In this case one size truly does NOT fit all.

After all, women are human beings like we as men are.  That means
applying some of the more subjective truths about social skill in
general HAS GOT to take precedence over any step-by-step tactics.

For starters, if WE wouldn't respond positively to what we're
saying to women, there's solid reason to believe THEY WON'T EITHER.

Similarly, if WE would feel pushed and/or swindled if treated a
certain way, we shouldn't exactly expect women to get the "warm
fuzzies" if we feed them the same.

And if something seems creepy to us, you can bet the farm on the
fact that it'll be at least TWICE as creepy to any woman.

This all isn't necessarily hard to grasp, it simply means that we
have to be a bit more flexible in our ability (and even our
willingness) to meet the challenge of interacting with every woman
we meet (and indeed, EVERYONE we meet) on an individual basis.

In other words, we've got to stop being lazy.  That's another very
real reason why a lot of guys depend on canned "tactics".

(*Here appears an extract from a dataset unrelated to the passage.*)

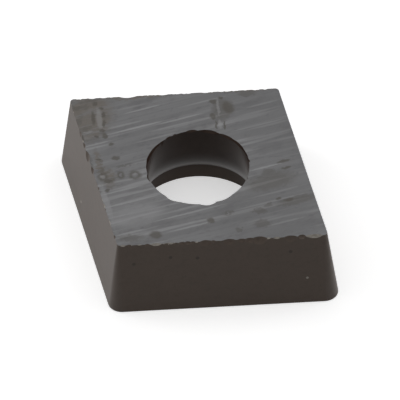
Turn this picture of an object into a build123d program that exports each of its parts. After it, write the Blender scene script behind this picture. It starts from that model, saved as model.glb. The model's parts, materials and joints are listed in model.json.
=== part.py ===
from build123d import *
import math
import os

# Indexable turning insert in cemented carbide. Lengths are in millimetres, angles in degrees.
# The origin is where the hole's axis meets the rake face, the larger of the two flat faces.
# +Z points to the seat face, and the two sharp corners lie along X.

# Body
inscribed_circle = 6.35
thickness = 2.38
point_angle = 80.0
clearance_angle = 7.0
nose_radius = 0.40
edge_hone = 0.03

# Screw hole: a cylinder below the seat face, a round flare for the screw's head, and a land at
# the rake face
hole_diameter = 2.85
hole_rim_radius = 0.02
throat_height = 1.51
mouth_diameter = 3.85
mouth_land = 0.49

# The facet of a chip leans back from upright by the angle of its kind: fresh chips in the sides,
# worn chips in the sides, and chips in the hole's rim
fresh_lean = 35.0
worn_lean = 8.0
rim_lean = 25.0

# Chips on the sides of the seat face. Each has its place along the side, from the blunt
# corner (0) to the sharp corner (1), its length along the edge and its depth into the face.
front_fresh = [
    (0.010, 0.16, 0.030),
    (0.174, 0.35, 0.050),
    (0.235, 0.40, 0.035),
    (0.373, 0.12, 0.028),
    (0.726, 0.16, 0.035),
    (0.770, 0.24, 0.038),
    (0.955, 0.50, 0.065),
]
front_worn = [
    (0.131, 0.14, 0.032),
    (0.303, 0.20, 0.036),
    (0.330, 0.20, 0.046),
    (0.355, 0.16, 0.034),
    (0.420, 0.36, 0.056),
    (0.456, 0.14, 0.034),
    (0.535, 0.36, 0.054),
    (0.595, 0.24, 0.040),
    (0.637, 0.30, 0.056),
    (0.684, 0.44, 0.088),
    (0.838, 0.38, 0.056),
    (0.893, 0.22, 0.070),
]
back_fresh = [
    (0.266, 0.20, 0.022),
    (0.342, 0.35, 0.030),
    (0.431, 0.20, 0.026),
    (0.485, 0.16, 0.022),
    (0.559, 0.35, 0.032),
    (0.732, 0.55, 0.060),
    (0.852, 0.20, 0.024),
    (0.908, 0.22, 0.030),
]
left_fresh = [
    (0.150, 0.30, 0.030),
    (0.270, 0.22, 0.040),
]
left_worn = [
    (0.525, 0.30, 0.050),
    (0.625, 0.45, 0.060),
    (0.700, 0.24, 0.040),
    (0.780, 0.30, 0.030),
]

# Chips on the hole's rim in the seat face. Each has its direction from the axis, its length
# along the rim and its depth into the face.
rim_chips = [
    (-162.0, 1.30, 0.042),
    (-127.0, 0.36, 0.040),
    (-84.0, 0.40, 0.030),
    (-42.0, 0.45, 0.060),
    (-22.0, 0.40, 0.020),
    (72.0, 1.20, 0.030),
    (92.0, 0.50, 0.040),
    (113.0, 0.60, 0.040),
    (134.0, 0.30, 0.032),
    (162.0, 0.20, 0.020),
]


def sin(angle):
    return math.sin(math.radians(angle))


def cos(angle):
    return math.cos(math.radians(angle))


def tan(angle):
    return math.tan(math.radians(angle))


# The flanks lean inwards on the way up, so the seat face is a smaller copy of the rake face
flank_lean = thickness * tan(clearance_angle)
seat_circle_radius = inscribed_circle / 2 - flank_lean
seat_nose_radius = nose_radius - flank_lean
half_point = point_angle / 2

# Each side of the seat face: the direction that it faces, and the one that runs along it
# from its blunt corner to its sharp corner
front_side = (half_point - 90, half_point)
back_side = (half_point + 90, half_point + 180)
left_side = (270 - half_point, 180 - half_point)


def rake_outline():
    """The rounded rhombus of the cutting edge, around the inscribed circle."""
    sharp = inscribed_circle / 2 / sin(half_point)
    blunt = inscribed_circle / 2 / cos(half_point)
    rhombus = Polygon((sharp, 0), (0, blunt), (-sharp, 0), (0, -blunt), align=None)
    return fillet(rhombus.vertices(), nose_radius)


def screw_hole():
    """The room that the screw takes: it widens from the seat face to the rake face."""
    bore = hole_diameter / 2
    mouth = mouth_diameter / 2
    cylinder = Line((bore, thickness), (bore, throat_height))
    flare = TangentArc((bore, throat_height), (mouth, mouth_land), tangent=(0, -1))
    inside = Polyline((mouth, mouth_land), (mouth, 0), (0, 0), (0, thickness), (bore, thickness))
    return revolve(Plane.XZ * make_face(cylinder + flare + inside), Axis.Z)


def direction(angle):
    """The level unit vector at an angle from +X."""
    return Vector(cos(angle), sin(angle), 0)


def side_point(side, share):
    """A point on a straight side of the seat face's edge."""
    facing, running = side
    to_blunt = (seat_circle_radius - seat_nose_radius) * tan(half_point)
    to_sharp = (seat_circle_radius - seat_nose_radius) / tan(half_point)
    along = share * (to_blunt + to_sharp) - to_blunt
    return direction(facing) * seat_circle_radius + direction(running) * along + Vector(0, 0, thickness)


def scoop(edge_point, outward, length, depth, lean, edge_radius=math.inf):
    """The ball that takes a chip from an edge: it meets the edge over the chip's length. A round
    edge turns towards the ball."""
    bite = depth * cos(lean)
    turn_in = length**2 / (8 * edge_radius)
    spread = (length / 2) ** 2 + turn_in**2 - bite**2
    reach = spread / (2 * bite + 2 * turn_in * cos(lean))
    facing = outward * cos(lean) + Vector(0, 0, sin(lean))
    return Pos(edge_point + facing * reach) * Sphere(reach + bite)


def side_scoops(side, chips, lean):
    """The balls of one side's chips."""
    outward = direction(side[0])
    return [scoop(side_point(side, share), outward, length, depth, lean) for share, length, depth in chips]


def rim_scoops():
    """The balls of the chips on the hole's rim."""
    rim_radius = hole_diameter / 2 + hole_rim_radius
    balls = []
    for angle, length, depth in rim_chips:
        outward = direction(angle) * -1
        edge_point = direction(angle) * rim_radius + Vector(0, 0, thickness)
        balls.append(scoop(edge_point, outward, length, depth, rim_lean, rim_radius))
    return balls


def all_scoops():
    """The balls of every chip on the rims of the seat face."""
    return [
        *rim_scoops(),
        *side_scoops(front_side, front_fresh, fresh_lean),
        *side_scoops(front_side, front_worn, worn_lean),
        *side_scoops(back_side, back_fresh, fresh_lean),
        *side_scoops(left_side, left_fresh, fresh_lean),
        *side_scoops(left_side, left_worn, worn_lean),
    ]


def insert_body():
    """The whole insert: a tapered rhombus with its hole, its rounded edges and its chips."""
    block = extrude(rake_outline(), amount=thickness)
    flanks = block.faces().filter_by(Axis.Z, reverse=True)
    body = draft(flanks, Plane.XY, clearance_angle) - screw_hole()
    body = fillet(body.faces().sort_by(Axis.Z)[0].edges(), edge_hone)
    body = fillet(body.faces().sort_by(Axis.Z)[-1].inner_wires().edges(), hole_rim_radius)
    for ball in all_scoops():
        body -= ball
    return body


os.makedirs("parts", exist_ok=True)
export_step(insert_body(), "parts/insert_body.step")
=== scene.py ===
import json
import math
import random

import bmesh
import bpy
from mathutils import Matrix, Vector


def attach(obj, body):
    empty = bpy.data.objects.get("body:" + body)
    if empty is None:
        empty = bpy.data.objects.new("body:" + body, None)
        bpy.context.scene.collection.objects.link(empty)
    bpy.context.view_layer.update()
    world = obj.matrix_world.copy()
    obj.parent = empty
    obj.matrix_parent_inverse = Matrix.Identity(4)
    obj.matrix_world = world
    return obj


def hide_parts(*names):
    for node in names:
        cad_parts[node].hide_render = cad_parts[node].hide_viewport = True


bl_info = {
    "name": "Turning insert",
    "version": (1, 0, 0),
    "blender": (4, 5, 0),
    "location": "3D View > Sidebar > Insert",
    "description": "Models a ground and chipped turning insert of cemented carbide on a plain stage",
    "category": "Object",
}

MM = 0.001
NODE = "insert_body"
BODY = "root"

# Steps of the round surfaces, and the turn between faces below which they are shaded as one
NOSE_STEPS = 14
HOLE_STEPS = 160
FLARE_STEPS = 12
HONE_STEPS = 3
SMOOTH_BELOW = math.radians(24)

# The hole's wall has a ring of its own this far down, below its chips
CHIPPED_DEPTH = 0.2 * MM
# Over this height the painted light on the land gives way to the flare's colour
LIT_LAND_BLUR = 0.08 * MM
# A vertex lies on an axis or a plane where it is nearer to it than this, and a face is level where
# the upright part of its normal is more than this
TINY = 1e-7
LEVEL_FACE = 0.99

# Widths of the grinding strokes on the seat face
STROKE_WIDTH = (0.03 * MM, 0.16 * MM)
# The strokes reach this far from the hole's axis, as a share of the inscribed circle, past the
# corners of the seat face
STROKE_REACH = 0.7

# Chips on the sides of the seat face. Each has its place on the side, from the blunt corner (0)
# to the sharp corner (1), its length along the edge and its depth in mm. Fresh chips show
# broken grain and lean well back. Worn ones are steep and as dark as the skin of the flanks.
FRESH_CHIPS = {
    "front": [
        (0.010, 0.16, 0.030), (0.174, 0.35, 0.050), (0.235, 0.40, 0.035), (0.270, 0.20, 0.020),
        (0.373, 0.12, 0.028), (0.726, 0.16, 0.035), (0.770, 0.24, 0.038), (0.955, 0.50, 0.065),
    ],
    "back": [
        (0.266, 0.20, 0.022), (0.342, 0.35, 0.030), (0.431, 0.20, 0.026), (0.485, 0.16, 0.022),
        (0.559, 0.35, 0.032), (0.732, 0.55, 0.060), (0.852, 0.20, 0.024), (0.908, 0.22, 0.030),
    ],
    "left": [(0.270, 0.22, 0.040), (0.150, 0.30, 0.030)],
}
WORN_CHIPS = {
    "front": [
        (0.131, 0.14, 0.032), (0.303, 0.20, 0.036), (0.330, 0.20, 0.046), (0.355, 0.16, 0.034),
        (0.420, 0.36, 0.056), (0.456, 0.14, 0.034), (0.535, 0.36, 0.054), (0.595, 0.24, 0.040),
        (0.637, 0.30, 0.056), (0.684, 0.44, 0.088), (0.838, 0.38, 0.056), (0.893, 0.22, 0.070),
    ],
    "left": [(0.525, 0.30, 0.050), (0.625, 0.45, 0.060), (0.700, 0.24, 0.040), (0.780, 0.30, 0.030)],
}
FRESH_LEAN = math.radians(35)
WORN_LEAN = math.radians(8)

# Worn chips on the hole's rim: the direction from the axis in degrees, the length and the depth in mm
RIM_CHIPS = [
    (72, 1.20, 0.030), (92, 0.50, 0.040), (113, 0.60, 0.040), (134, 0.30, 0.032),
    (162, 0.20, 0.020), (-162, 1.30, 0.042), (-127, 0.36, 0.040), (-84, 0.40, 0.030),
    (-42, 0.45, 0.060), (-22, 0.40, 0.020),
]
RIM_LEAN = math.radians(25)

# Fine chips: how many of a hundred go to each rim, their length in mm and their depth as a
# share of it
FINE_CHIP_SHARE = {"front": 32, "back": 34, "left": 22, "right": 4, "rim": 8}
FINE_CHIP_LENGTH = (0.05, 0.18)
FINE_CHIP_DEPTH = (0.10, 0.24)
# The leans of the fine chips, as shares of the lean of their kind, and the part of a side that
# they may lie on
FINE_CHIP_LEAN = (0.7, 1.4)
FINE_CHIP_SPAN = (0.01, 0.99)

# How finely the stones that cut the chips are divided, and how rough they are
LARGE_STONE = (4, 0.012)
FINE_STONE = (2, 0.06)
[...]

Finally, and perhaps most importantly, we've also got to actually
LIKE women in order to expect them to LIKE us back.  They follow
our lead, remember?

But you can't recite from of the manual.  And you can't FORCE that
leadership on them like our friend in the voice mail example
attempted to.

So how about it?  Can you put aside the "paint by numbers
approach", even if it potentially means leaving your comfort zone
with women?

Can you trust your genuine, authentic "Big Four" self to come
through for you on the fly every time you're with a new and
uniquely individual woman?

It's all about making a woman feel comfortable in your presence.

It's all about igniting her femininity with your masculinity even
as you respect her basic inalienable rights as a fellow human
being--without pushing, without cajoling.

It's all about believing your personality WORKS...whether you are in
the presence of a woman you are attracted to or not.

If your mindset is such, you are well on your way to leaving the
paint by numbers approach behind and achieving true artistry.